Recuerdo que en una oportunidad dediqué a un compañero febrerista, en la introducción a una versión condensada de sus artículos, una famosa frase de Bertolt Brecht. Era aquella donde el dramaturgo alemán decía que aunque los hombres que luchan un tiempo son muy buenos, los que luchan toda la vida son los imprescindibles. Afortunadamente, hoy puedo decir orgulloso que no me equivoqué de destinatario con mi elogio, que alguno pudo considerar desmedido.
En estas fechas en que se acostumbra mirar hacia el pasado y realizar balances de los tiempos transcurridos, el Paraguay lamentó la pérdida de uno de sus más sabios y lúcidos pensadores, el doctor Juan G. Granada.
En innumerables oportunidades tuvimos el placer de intercambiar opiniones con este verdadero prócer de la democracia paraguaya, en su austera oficina de la calle Independencia Nacional, donde costaba redondear un debate y se podía permanecer con él por horas discutiendo los más recónditos secretos de la política paraguaya, hasta perder la noción del tiempo. Fue un verdadero honor poder editar bajo mi sello editorial sus opiniones, condensadas en penetrantes artículos, dignos de un agudo analista político como sin dudas lo fue.
Mucho tenía que recordar este prócer de la democracia, y nunca tuvo reparos en confiarme sus opiniones más sinceras ni sus anécdotas más sensibles. Como aquella cuando firmó en la prensa militante febrerista, bajo seudónimo, un urticante libelo acusatorio contra Edgar L. Ynsfrán, quien creyó reconocer al destacado escritor Humberto Pérez Cáceres oculto tras el nombre falso, y contra él dirigió sus dardos desde el diario “Patria”.
Es que Granada era un gran abogado, pero en el Paraguay eso puede serlo cualquiera. Lo que realmente escasea en este país es el escritor militante con clase y pluma certera, y el pensador comprometido con una causa.
Ambas cosas fue Juan G. Granada, y de manera descollante.
Ni Stroessner ni Lugo
A diferencia de muchos de sus compañeros que apenas tuvieron oportunidad de colgarse del saco o la sotana de algún mandón de turno, Granada jamás transigió con Stroessner y mucho menos lo haría con Lugo.
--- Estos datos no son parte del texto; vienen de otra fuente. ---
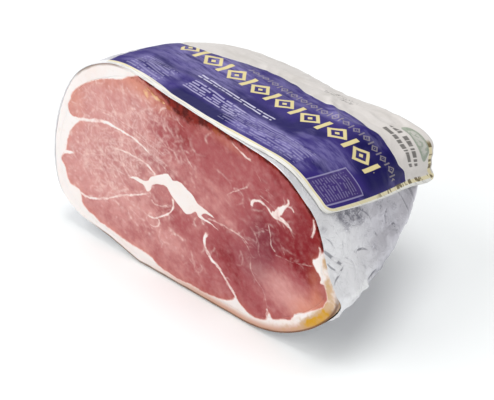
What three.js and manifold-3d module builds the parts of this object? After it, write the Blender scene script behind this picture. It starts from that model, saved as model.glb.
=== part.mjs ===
// Half a boneless dry-cured ham: lean meat under a cover of fat, in a foil wrap with a printed label.
// Millimetres. The cut face looks along -Y, +X is on its right and +Z is up.
// The origin is under the middle of the whole part, on the surface that it stands on.
import * as THREE from 'three';
import { mergeVertices } from 'three/addons/utils/BufferGeometryUtils.js';
import Module from 'manifold-3d';

const wasm = await Module();
wasm.setup();

// The cut face, clockwise from the middle of its left side: across, up, thickness of the fat there.
// The two points a little under zero make the underside that the ham's weight presses flat.
const CUT_FACE = [
  [-120, 58, 4.5],
  [-112, 93, 6.5],
  [-98, 118, 8.5],
  [-76, 133, 9.5],
  [-58, 137, 6],
  [-40, 135, 1],
  [-20, 132, 0],
  [20, 127, 0],
  [70, 119, 0],
  [87, 108, 0],
  [98, 98, 0],
  [110, 68, 4.5],
  [119, 48, 10],
  [106, 26, 11],
  [75, 5, 10],
  [38, -1, 6],
  [-34, -1, 5],
  [-68, 6, 4.2],
  [-102, 13, 6],
  [-116, 25, 7],
];

// How the ham narrows from the cut face to its rounded end.
const HAM_DEPTH = 140;
const END_POINT = { x: 64, z: 93 };
const TOP_FALL = 0.05;
const LEFT_POWER = 3.5;
const RIGHT_POWER = 1.78;
const TOP_POWER = 2;
const UNDERSIDE_POWER = 5.5;
const LOW_RIGHT_POWER = 1.42;
const LOW_RIGHT_FROM = -20;
const LOW_RIGHT_TO = 112;
const SIDE_BLEND = 60;
const HEIGHT_BLEND = 25;

// The layers, from the ham outwards.
const GAP = 0.3;
const FOIL_THICKNESS = 0.8;
const LABEL_THICKNESS = 0.6;
const FOIL_PROUD = 2;
const PROUD_ON_LEFT_OF = -60;
const FLUSH_ON_RIGHT_OF = 60;
const FAT_AT_END = 6;
const THINNEST_FAT = 1;

// The label lies over the top and the right shoulder; depths are from the cut, heights from the ham.
const LABEL_NEAR = 5;
const LABEL_FAR = 128;
const LABEL_LEFT = -72;
const LABEL_SIDE_NEAR = 100;
const LABEL_SIDE_FAR = 69;

// Its far right corner stands off the foil: it falls less there and hangs straight down at the flap.
const LIFT_FROM_SHARE = 0.62;
const LIFT = 1.42;
const LIFT_FROM_X = 0;
const LIFT_TO_X = 90;
const FLAP_X = 91;
const FLAP_FROM_X = 60;
const FLAP_TO_X = 98;
const FLAP_FROM_DEPTH = 92;

// The block that cuts the label to size runs past it by this much, and is wider and taller than the ham.
const CLEAR = 10;
const BLOCK_SIZE = 240;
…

En una de sus últimas opiniones publicadas por la prensa, afirmó que los liberales eran unos inútiles por no animarse a echar al cura Fernando Lugo a través de un juicio político. Calificó a Lugo de incapaz y disoluto en esa última aparición en la prensa.
Es que ya en las postrimerías de su vida, Granada sufrió una de sus más profundas decepciones, al notar que la alternancia en el poder con la salida del Partido Colorado no había logrado ningún cambio, y que perduraban los vicios del pasado con el nuevo gobierno que tanto había prometido.
Él mismo lo había profetizado, cuando escribió en el libro que tuve el honor de editarle: “En el Paraguay, alcanzar el poder es algo así como convertirse en procónsul romano, dueño del destino nacional, ser Jefe del Ejército, declararse salvador de la patria, cambiar de fortuna, cambiar de domicilio, tener seguidores, consejeros, adulones, nuevos amigos, asistir a reuniones donde nadie tiene opinión diferente a la suya, saberse importante y comenzar a pontificar sobre la naturaleza, sobre Dios y sobre los hombres como si fuera un oráculo”.
Sin dudas fue muy triste para un tribuno de su fuste comprobar que Lugo apenas era uno más en una seguidilla interminable de incapaces y corruptos que al pobre Paraguay le han tocado en mala suerte. Pero nadie mejor preparado que él para sobrellevarlo, pues conocía a fondo y como ninguno las miserias de los politiqueros vernáculos.
Describía a un nuevo presidente, cualquiera fuera, como un individuo que “así transformado, se prepara para conducir el país. Lo primero que se le ocurre es nombrar como ministros a sus viejos compañeros de correrías, sin medir la competencia de cada uno, sino la contribución electoral para su elección. Así fueron secretarios de estado algunos desatinados, que después de los escándalos en que se vieron enredados, volvieron al anonimato de donde nunca debieron salir”. Con Lugo, tampoco erró.
Lo cierto es que Granada partió sin ver el cambio que Lugo prometió, pero lo había presentido en sus tantos artículos escépticos y por lo tanto se fue con la tranquilidad de ser uno de los pocos a quienes no le madrugaron con mentiras baratas.
Es que como dijera alguna vez De Gaulle, los políticos nunca creen en lo que dicen, y por lo tanto se sorprenden cuando alguien les toma la palabra. Entre esa clase de ingenuos, ya nunca podrá contarse al doctor Juan G.Granada.